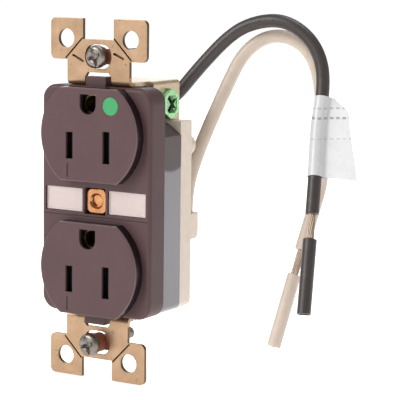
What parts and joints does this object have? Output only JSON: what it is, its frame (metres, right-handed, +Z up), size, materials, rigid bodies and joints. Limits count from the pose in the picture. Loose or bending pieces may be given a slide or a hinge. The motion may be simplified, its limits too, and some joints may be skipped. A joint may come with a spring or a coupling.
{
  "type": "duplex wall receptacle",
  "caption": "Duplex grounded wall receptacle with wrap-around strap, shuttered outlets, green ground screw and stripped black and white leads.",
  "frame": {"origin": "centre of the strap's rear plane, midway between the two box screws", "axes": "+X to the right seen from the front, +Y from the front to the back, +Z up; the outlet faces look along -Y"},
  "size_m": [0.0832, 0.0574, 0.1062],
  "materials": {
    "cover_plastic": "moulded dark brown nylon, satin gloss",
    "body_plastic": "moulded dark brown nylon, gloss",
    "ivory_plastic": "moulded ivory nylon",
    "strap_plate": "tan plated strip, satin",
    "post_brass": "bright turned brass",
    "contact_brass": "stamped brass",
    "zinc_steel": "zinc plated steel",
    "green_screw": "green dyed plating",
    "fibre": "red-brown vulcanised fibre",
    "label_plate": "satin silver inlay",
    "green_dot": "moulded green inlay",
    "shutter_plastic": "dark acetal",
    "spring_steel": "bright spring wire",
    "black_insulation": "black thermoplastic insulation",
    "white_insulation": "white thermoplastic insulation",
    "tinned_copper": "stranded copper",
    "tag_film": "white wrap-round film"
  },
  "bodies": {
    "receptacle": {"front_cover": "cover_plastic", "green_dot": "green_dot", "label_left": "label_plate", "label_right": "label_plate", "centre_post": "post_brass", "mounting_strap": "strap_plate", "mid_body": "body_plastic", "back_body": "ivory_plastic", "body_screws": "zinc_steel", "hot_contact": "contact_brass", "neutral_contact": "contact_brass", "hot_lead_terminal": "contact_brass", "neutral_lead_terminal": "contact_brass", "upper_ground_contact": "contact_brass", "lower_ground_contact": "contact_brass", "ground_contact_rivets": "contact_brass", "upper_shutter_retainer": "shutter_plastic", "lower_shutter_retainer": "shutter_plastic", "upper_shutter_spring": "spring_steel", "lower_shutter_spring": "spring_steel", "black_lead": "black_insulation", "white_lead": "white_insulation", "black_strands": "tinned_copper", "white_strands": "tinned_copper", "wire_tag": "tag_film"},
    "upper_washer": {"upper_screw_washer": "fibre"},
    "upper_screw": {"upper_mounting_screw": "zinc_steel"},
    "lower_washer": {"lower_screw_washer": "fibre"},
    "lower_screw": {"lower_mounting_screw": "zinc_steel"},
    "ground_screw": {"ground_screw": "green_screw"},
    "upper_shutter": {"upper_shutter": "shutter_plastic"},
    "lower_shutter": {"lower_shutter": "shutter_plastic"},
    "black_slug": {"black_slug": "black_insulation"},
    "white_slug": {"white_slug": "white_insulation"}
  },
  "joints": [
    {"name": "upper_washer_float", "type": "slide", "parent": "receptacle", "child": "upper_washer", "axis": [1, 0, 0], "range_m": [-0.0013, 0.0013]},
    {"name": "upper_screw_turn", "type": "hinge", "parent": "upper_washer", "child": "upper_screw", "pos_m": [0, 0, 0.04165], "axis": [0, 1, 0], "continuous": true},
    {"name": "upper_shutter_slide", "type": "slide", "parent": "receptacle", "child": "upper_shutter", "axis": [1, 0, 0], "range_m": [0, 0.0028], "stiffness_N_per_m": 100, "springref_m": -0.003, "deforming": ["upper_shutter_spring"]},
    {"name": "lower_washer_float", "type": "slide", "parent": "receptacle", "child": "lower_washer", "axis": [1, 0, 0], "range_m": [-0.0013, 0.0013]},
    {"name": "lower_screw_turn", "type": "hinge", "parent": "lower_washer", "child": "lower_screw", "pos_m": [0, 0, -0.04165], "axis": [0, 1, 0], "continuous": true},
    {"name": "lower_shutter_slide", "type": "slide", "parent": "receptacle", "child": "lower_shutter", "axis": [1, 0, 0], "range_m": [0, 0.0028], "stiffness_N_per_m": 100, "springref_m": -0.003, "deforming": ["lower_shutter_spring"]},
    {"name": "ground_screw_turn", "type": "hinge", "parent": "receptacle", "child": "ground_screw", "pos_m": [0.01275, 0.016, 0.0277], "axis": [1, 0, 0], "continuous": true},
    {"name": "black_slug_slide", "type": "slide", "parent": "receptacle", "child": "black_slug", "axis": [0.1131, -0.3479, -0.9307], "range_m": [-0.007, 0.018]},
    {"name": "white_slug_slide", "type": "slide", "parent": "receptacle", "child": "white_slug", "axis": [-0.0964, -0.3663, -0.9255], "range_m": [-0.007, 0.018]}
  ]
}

──────────────────────────────

> **TASK BRIEF**:
Write down the full listing again, exactly.

> **SOLUTION**:
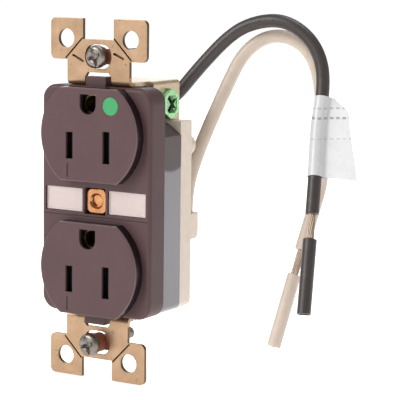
What parts and joints does this object have? Output only JSON: what it is, its frame (metres, right-handed, +Z up), size, materials, rigid bodies and joints. Limits count from the pose in the picture. Loose or bending pieces may be given a slide or a hinge. The motion may be simplified, its limits too, and some joints may be skipped. A joint may come with a spring or a coupling.
{
  "type": "duplex wall receptacle",
  "caption": "Duplex grounded wall receptacle with wrap-around strap, shuttered outlets, green ground screw and stripped black and white leads.",
  "frame": {"origin": "centre of the strap's rear plane, midway between the two box screws", "axes": "+X to the right seen from the front, +Y from the front to the back, +Z up; the outlet faces look along -Y"},
  "size_m": [0.0832, 0.0574, 0.1062],
  "materials": {
    "cover_plastic": "moulded dark brown nylon, satin gloss",
    "body_plastic": "moulded dark brown nylon, gloss",
    "ivory_plastic": "moulded ivory nylon",
    "strap_plate": "tan plated strip, satin",
    "post_brass": "bright turned brass",
    "contact_brass": "stamped brass",
    "zinc_steel": "zinc plated steel",
    "green_screw": "green dyed plating",
    "fibre": "red-brown vulcanised fibre",
    "label_plate": "satin silver inlay",
    "green_dot": "moulded green inlay",
    "shutter_plastic": "dark acetal",
    "spring_steel": "bright spring wire",
    "black_insulation": "black thermoplastic insulation",
    "white_insulation": "white thermoplastic insulation",
    "tinned_copper": "stranded copper",
    "tag_film": "white wrap-round film"
  },
  "bodies": {
    "receptacle": {"front_cover": "cover_plastic", "green_dot": "green_dot", "label_left": "label_plate", "label_right": "label_plate", "centre_post": "post_brass", "mounting_strap": "strap_plate", "mid_body": "body_plastic", "back_body": "ivory_plastic", "body_screws": "zinc_steel", "hot_contact": "contact_brass", "neutral_contact": "contact_brass", "hot_lead_terminal": "contact_brass", "neutral_lead_terminal": "contact_brass", "upper_ground_contact": "contact_brass", "lower_ground_contact": "contact_brass", "ground_contact_rivets": "contact_brass", "upper_shutter_retainer": "shutter_plastic", "lower_shutter_retainer": "shutter_plastic", "upper_shutter_spring": "spring_steel", "lower_shutter_spring": "spring_steel", "black_lead": "black_insulation", "white_lead": "white_insulation", "black_strands": "tinned_copper", "white_strands": "tinned_copper", "wire_tag": "tag_film"},
    "upper_washer": {"upper_screw_washer": "fibre"},
    "upper_screw": {"upper_mounting_screw": "zinc_steel"},
    "lower_washer": {"lower_screw_washer": "fibre"},
    "lower_screw": {"lower_mounting_screw": "zinc_steel"},
    "ground_screw": {"ground_screw": "green_screw"},
    "upper_shutter": {"upper_shutter": "shutter_plastic"},
    "lower_shutter": {"lower_shutter": "shutter_plastic"},
    "black_slug": {"black_slug": "black_insulation"},
    "white_slug": {"white_slug": "white_insulation"}
  },
  "joints": [
    {"name": "upper_washer_float", "type": "slide", "parent": "receptacle", "child": "upper_washer", "axis": [1, 0, 0], "range_m": [-0.0013, 0.0013]},
    {"name": "upper_screw_turn", "type": "hinge", "parent": "upper_washer", "child": "upper_screw", "pos_m": [0, 0, 0.04165], "axis": [0, 1, 0], "continuous": true},
    {"name": "upper_shutter_slide", "type": "slide", "parent": "receptacle", "child": "upper_shutter", "axis": [1, 0, 0], "range_m": [0, 0.0028], "stiffness_N_per_m": 100, "springref_m": -0.003, "deforming": ["upper_shutter_spring"]},
    {"name": "lower_washer_float", "type": "slide", "parent": "receptacle", "child": "lower_washer", "axis": [1, 0, 0], "range_m": [-0.0013, 0.0013]},
    {"name": "lower_screw_turn", "type": "hinge", "parent": "lower_washer", "child": "lower_screw", "pos_m": [0, 0, -0.04165], "axis": [0, 1, 0], "continuous": true},
    {"name": "lower_shutter_slide", "type": "slide", "parent": "receptacle", "child": "lower_shutter", "axis": [1, 0, 0], "range_m": [0, 0.0028], "stiffness_N_per_m": 100, "springref_m": -0.003, "deforming": ["lower_shutter_spring"]},
    {"name": "ground_screw_turn", "type": "hinge", "parent": "receptacle", "child": "ground_screw", "pos_m": [0.01275, 0.016, 0.0277], "axis": [1, 0, 0], "continuous": true},
    {"name": "black_slug_slide", "type": "slide", "parent": "receptacle", "child": "black_slug", "axis": [0.1131, -0.3479, -0.9307], "range_m": [-0.007, 0.018]},
    {"name": "white_slug_slide", "type": "slide", "parent": "receptacle", "child": "white_slug", "axis": [-0.0964, -0.3663, -0.9255], "range_m": [-0.007, 0.018]}
  ]
}